Improved compensation

It was the middle of the night when farmer Dominic Machili heard the dogs barking near the cattle kraal. Lions took three of his cattle in one week. His kraal, a ring of thorny Acacia karroo, was not enough to keep the predator out. It had broken through a thin section and dragged a cow away into the bush. The conservancy does compensate residents for crop losses to elephants and livestock loss to predators, but the money from tourism and hunting is not enough to pay full compensation.

Chilli bombs

The Kakwenga family is numerous enough to have its own village. Priority number one is conservation agriculture: growing more food on a small field using sustainable techniques to capture water. Priority number two is keeping elephants away from the fields, while giving them more territory to forage for food.
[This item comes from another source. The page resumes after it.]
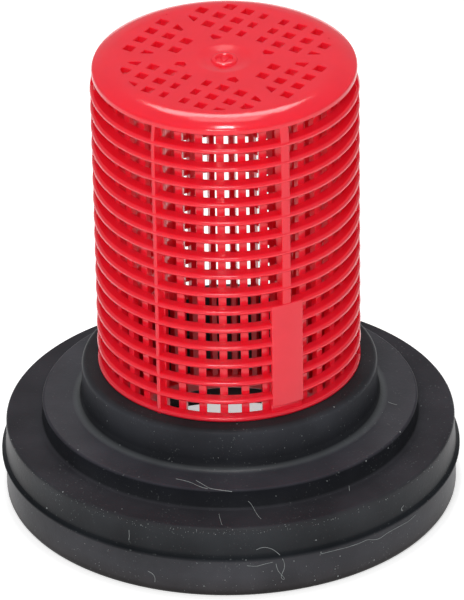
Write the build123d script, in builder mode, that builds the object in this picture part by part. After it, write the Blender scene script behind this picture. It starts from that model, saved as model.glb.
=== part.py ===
from build123d import *
import os
from math import asin, atan2, cos, degrees, radians, sin

# Filter nozzle: a red moulded strainer basket standing in a stepped rubber base.
# Millimetres, +Z up. The origin is on the axis, at the rubber's underside.
# -Y is the front, and azimuths are counted from there towards +X.

# Rings
pitch = 3.5
ring_count = 16
ring_thickness = 1.0
ring_radius_top = 22.9
ring_radius_bottom = 22.5
ring_clearance = 0.1
ring_sides = 36
ring_inner_sides = 18

# Upright bars
bar_count = 36
bar_outer_face = 20.9
bar_depth = 1.4
bar_width_outside = 1.4
bar_width_inside = 1.0

# Long ribs and plate
rib_count = 6
rib_recess = 0.1
rib_widths = (1.6, 0.7)
plate_azimuth = 29.0
plate_arc = 15.0
plate_top_ring = 10
plate_bottom_gap = 1.2
plate_depth = 1.0
plate_proud = 0.05

# Cap
cap_radius = 22.55
cap_rim = 1.05
cap_rise = 1.35
cap_wall = 1.5
cap_flat_radius = 18.2
cap_sides = 36
shoulder_facets = 3
hole_size = 2.0
hole_rows = 10
hole_field_radius = 17.8
smallest_hole_area = 0.4
hub_radius = 6.8
spoke_width = 3.0
gate_radius = 1.9
gate_height = 0.3

# Flange that holds the basket in the rubber
flange_radius = 25.0
flange_thickness = 2.5
flange_ledge = 0.5

# Rubber base
base_radius = 38.7
base_height = 13.7
lip_radius = 39.4
lip_height = 7.7
lip_undercut = 0.4
lip_flare = 1.2
mid_radius = 32.2
mid_height = 17.5
collar_radius = 25.3
collar_height = 25.0
collar_chamfer = 0.6
bore_clearance = 0.4
recess_radius = 26.5
recess_depth = 9.8

# Sizes that follow from the driving ones
bar_inner_face = bar_outer_face - bar_depth
bore_radius = bar_outer_face + bore_clearance
ring_top_first = collar_height + ring_thickness + pitch * (ring_count - 1)
cap_bottom = ring_top_first + pitch - ring_thickness
cap_corner = cap_bottom + cap_rim
cap_top = cap_corner + cap_rise
cap_ceiling = cap_top - cap_wall
rib_azimuths = [360 / rib_count * (step + 0.5) for step in range(rib_count)]
bar_azimuths = [360 / bar_count * step for step in range(bar_count)]
bar_azimuths = [azimuth for azimuth in bar_azimuths if azimuth not in rib_azimuths]


def ring_bottom(number):
    """Height of a ring's underside. Ring 1 is the highest, and the last rests on the collar."""
    return collar_height + pitch * (ring_count - number)


def ring_radius(height):
    """The rings' outer radius, which follows the slight draft of the moulding."""
    share = (height - collar_height) / (ring_top_first - collar_height)
    return ring_radius_bottom + (ring_radius_top - ring_radius_bottom) * share


def outwards(azimuth):
    """The level direction away from the axis at an azimuth."""
    return (sin(radians(azimuth)), -cos(radians(azimuth)), 0)


def level_plane(azimuth, height):
    """A level plane on the axis, with x outwards at the azimuth."""
    return Plane(origin=(0, 0, height), x_dir=outwards(azimuth), z_dir=(0, 0, 1))


def upright_plane(azimuth):
    """An upright plane through the axis, with x outwards at the azimuth and y upwards."""
    return Plane(origin=(0, 0, 0), x_dir=outwards(azimuth), z_dir=outwards(azimuth - 90))


def shoulder(facet):
    """Radius and height of the cap's shoulder where a facet starts, on an arc tangent to the top."""
    run = cap_radius - cap_flat_radius
    bend = (run**2 + cap_rise**2) / (2 * cap_rise)
    turn = asin(run / bend) * (1 - facet / shoulder_facets)
    return cap_flat_radius + bend * sin(turn), cap_top - bend * (1 - cos(turn))


def flats(radius, sides, mode=Mode.ADD):
    """A polygon whose flats lie at a radius, with one flat facing the front."""
    return RegularPolygon(radius, sides, major_radius=False, rotation=180 / sides, mode=mode)


def corners(radius, sides, mode=Mode.ADD):
    """A polygon whose corners lie at a radius, with one flat facing the front."""
    return RegularPolygon(radius, sides, rotation=180 / sides, mode=mode)


# Filter basket
with BuildPart() as filter_basket:
    # Cap: a straight rim, then a shoulder of facets that follow an arc up to the flat top
    with BuildSketch(level_plane(0, cap_bottom)):
        corners(cap_radius, cap_sides)
    extrude(amount=cap_rim)
    for facet in range(shoulder_facets):
        low_radius, low_height = shoulder(facet)
        high_radius, high_height = shoulder(facet + 1)
        lean = degrees(atan2(low_radius - high_radius, high_height - low_height))
        with BuildSketch(level_plane(0, low_height)):
            corners(low_radius, cap_sides)
        extrude(amount=high_height - low_height, taper=lean)

    # Pocket under the cap, which the bars rise into
    with BuildSketch(level_plane(0, cap_bottom)):
        flats(bar_outer_face, bar_count)
    extrude(amount=cap_ceiling - cap_bottom, mode=Mode.SUBTRACT)

    # Rings, which pass clear of the upright bars
    for number in range(1, ring_count + 1):
        with BuildSketch(level_plane(0, ring_bottom(number))):
            corners(ring_radius(ring_bottom(number)), ring_sides)
            flats(bar_outer_face + ring_clearance, ring_inner_sides, mode=Mode.SUBTRACT)
    extrude(amount=ring_thickness)

    # Flange behind the rubber's inner shoulder
    with BuildSketch(level_plane(0, recess_depth - flange_thickness)):
        corners(flange_radius, ring_sides)
        flats(bar_inner_face - flange_ledge, ring_sides, mode=Mode.SUBTRACT)
    extrude(amount=flange_thickness)

    # Upright bars from the flange to the cap, drafted towards the inside
    with BuildSketch(level_plane(0, recess_depth)):
        with Locations(*[Location((0, 0, 0), (0, 0, azimuth)) for azimuth in bar_azimuths]):
            Polygon(
                (bar_inner_face, -bar_width_inside / 2),
                (bar_outer_face, -bar_width_outside / 2),
                (bar_outer_face, bar_width_outside / 2),
                (bar_inner_face, bar_width_inside / 2),
                align=None,
            )
    extrude(amount=cap_ceiling - recess_depth)

    # Long ribs, which carry the rings and stop just inside their edges
    for step, azimuth in enumerate(rib_azimuths):
        with BuildSketch(upright_plane(azimuth)):
            Polygon(
                (bar_inner_face, recess_depth),
                (bar_outer_face, recess_depth),
                (bar_outer_face, collar_height),
                (ring_radius(collar_height) - rib_recess, collar_height),
                (ring_radius(ring_top_first) - rib_recess, ring_top_first),
                (cap_radius - rib_recess, cap_bottom),
                (bar_outer_face, cap_bottom),
                (bar_outer_face, cap_ceiling),
                (bar_inner_face, cap_ceiling),
                align=None,
            )
        extrude(amount=rib_widths[step % len(rib_widths)] / 2, both=True)

    # Plate over the rings
    plate_low = ring_bottom(ring_count) + ring_thickness + plate_bottom_gap
    plate_high = ring_bottom(plate_top_ring) + ring_thickness
    with BuildSketch(upright_plane(plate_azimuth - plate_arc / 2)):
        Polygon(
            (ring_radius(plate_low) - plate_depth, plate_low),
            (ring_radius(plate_low) + plate_proud, plate_low),
            (ring_radius(plate_high) + plate_proud, plate_high),
            (ring_radius(plate_high) - plate_depth, plate_high),
            align=None,
        )
    revolve(axis=Axis.Z, revolution_arc=plate_arc)

    # Holes in the cap: one square grid, cut off at the hub, the bare spokes and a circle
    with BuildSketch(level_plane(rib_azimuths[2], cap_ceiling), mode=Mode.PRIVATE) as hole_field:
        with GridLocations(pitch, pitch, hole_rows, hole_rows):
            Rectangle(hole_size, hole_size)
        corners(hole_field_radius, cap_sides, mode=Mode.INTERSECT)
        corners(hub_radius, cap_sides, mode=Mode.SUBTRACT)
        with PolarLocations(0, rib_count // 2, angular_range=180):
            Rectangle(2 * hole_field_radius, spoke_width, mode=Mode.SUBTRACT)
    holes = hole_field.sketch.faces().filter_by(lambda face: face.area > smallest_hole_area)
    extrude(holes, amount=cap_wall, mode=Mode.SUBTRACT)

    # Gate mark
    with BuildSketch(level_plane(0, cap_top)):
        Circle(gate_radius)
    extrude(amount=gate_height)
filter_basket.part.label = "filter_basket"

# Rubber base
with BuildPart() as rubber_base:
    with BuildSketch(Plane.XZ):
        Polygon(
            (recess_radius, 0),
            (base_radius, 0),
            (base_radius, lip_height - lip_undercut),
            (lip_radius, lip_height),
            (base_radius, lip_height + lip_flare),
            (base_radius, base_height),
            (mid_radius, base_height),
            (mid_radius, mid_height),
            (collar_radius, mid_height),
            (collar_radius, collar_height),
            (bore_radius, collar_height),
            (bore_radius, recess_depth),
            (recess_radius, recess_depth),
            align=None,
        )
    revolve(axis=Axis.Z)
    top_edges = rubber_base.edges().filter_by(GeomType.CIRCLE).group_by(Axis.Z)[-1]
    chamfer(top_edges.sort_by(SortBy.RADIUS)[-1], length=collar_chamfer)
rubber_base.part.label = "rubber_base"

os.makedirs("parts", exist_ok=True)
export_step(filter_basket.part, "parts/filter_basket.step")
export_step(rubber_base.part, "parts/rubber_base.step")
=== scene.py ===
"""The looks of a filter nozzle: a red moulded strainer basket in a stepped black rubber base.

Everything is in metres, in the frame of the packed part: +Z up, the axis at the origin, -Y the front.
Azimuths are counted from -Y towards +X, in radians where nothing says degrees.
"""

import math
import random

import bpy
from mathutils import Matrix, Vector


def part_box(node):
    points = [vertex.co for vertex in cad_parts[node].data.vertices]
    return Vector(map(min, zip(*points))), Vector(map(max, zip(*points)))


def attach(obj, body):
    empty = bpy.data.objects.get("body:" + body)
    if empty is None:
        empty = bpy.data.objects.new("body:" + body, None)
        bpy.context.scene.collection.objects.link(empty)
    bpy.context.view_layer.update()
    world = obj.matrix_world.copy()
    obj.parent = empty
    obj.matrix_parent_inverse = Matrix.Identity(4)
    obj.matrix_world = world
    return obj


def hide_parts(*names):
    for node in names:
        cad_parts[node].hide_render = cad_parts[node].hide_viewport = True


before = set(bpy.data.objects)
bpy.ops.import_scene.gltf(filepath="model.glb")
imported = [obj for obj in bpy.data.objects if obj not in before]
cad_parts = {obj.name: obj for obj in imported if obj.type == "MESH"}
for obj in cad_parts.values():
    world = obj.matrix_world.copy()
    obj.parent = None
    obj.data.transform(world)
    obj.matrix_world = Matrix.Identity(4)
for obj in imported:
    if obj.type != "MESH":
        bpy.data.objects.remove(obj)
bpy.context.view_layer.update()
basket_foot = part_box("filter_basket")[0].z

bl_info = {
    "name": "Filter nozzle",
    "version": (1, 0, 0),
    "blender": (4, 5, 0),
    "location": "View3D > Sidebar > Filter nozzle",
    "description": "Builds the strainer basket, the rubber base, the lint on it and the studio",
    "category": "Object",
}

MM = 0.001

# Places nearer to each other than this are one place
TINY = 1e-6

# Edges sharper than this stay sharp, and how much large faces count in the normals
SMOOTH_DEGREES = 40
FLAT_WEIGHT = 80

# How many steps round shapes are made in
RING_STEPS = 144
CAP_STEPS = 288
BASE_STEPS = 256
SHOULDER_STEPS = 12
PLATE_STEPS = 16
FIELD_STEPS = 96

# How far cutters reach past what they cut, and the least rise of an upright edge
CLEAR = 1.0 * MM
UPRIGHT = 1.0 * MM

# Each of the two plain ridges in the gate mark: how far it lies to the right, and its turn in degrees
RIDGES = ((-0.35 * MM, 20), (0.4 * MM, -30))

# Bands of the rubber's height where the finest grains lie: from, to, and the share of all grains
GRAIN_BANDS = ((12.5 * MM, 13.6 * MM, 0.5), (1.0 * MM, 7.2 * MM, 0.38), (17.5 * MM, 24.6 * MM, 0.12))
# How far from the axis the rays start that find their places, and their spread round it in radians
GRAIN_REACH = 0.1
GRAIN_SPREAD = 0.9
# Least and greatest share of the set size, for grains and specks, and for the three sides of each
GRAIN_SIZES = (0.5, 1.5)
SPECK_SIZES = (0.6, 1.2)
SPECK_SHAPES = (0.6, 1.3)
# How far a fibre's middle lies above the rubber, in its own radius, and how often its path is evened out
FIBRE_RISE = 0.6
FIBRE_ROUNDS = 2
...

Chilli bombs are made from elephant dung and chillies. The pungent mixture burns slowly and deters elephants. Growing chillies is a vital mitigation method which can be funded from Wildlife Credits.

Transforming lives with simple solutions

Nyazo Mushekwa is doing her homework with a solar light. Conservancies in Zambezi Region are transforming lives with simple solutions that require cash. Wildlife Credits can provide ‘Household Offsets’ – cash in return for protecting wildlife – that can be used for development by Zambezi Conservancies like Wuparo, a participant in the scheme with Nkasa Lupala Tented Lodge.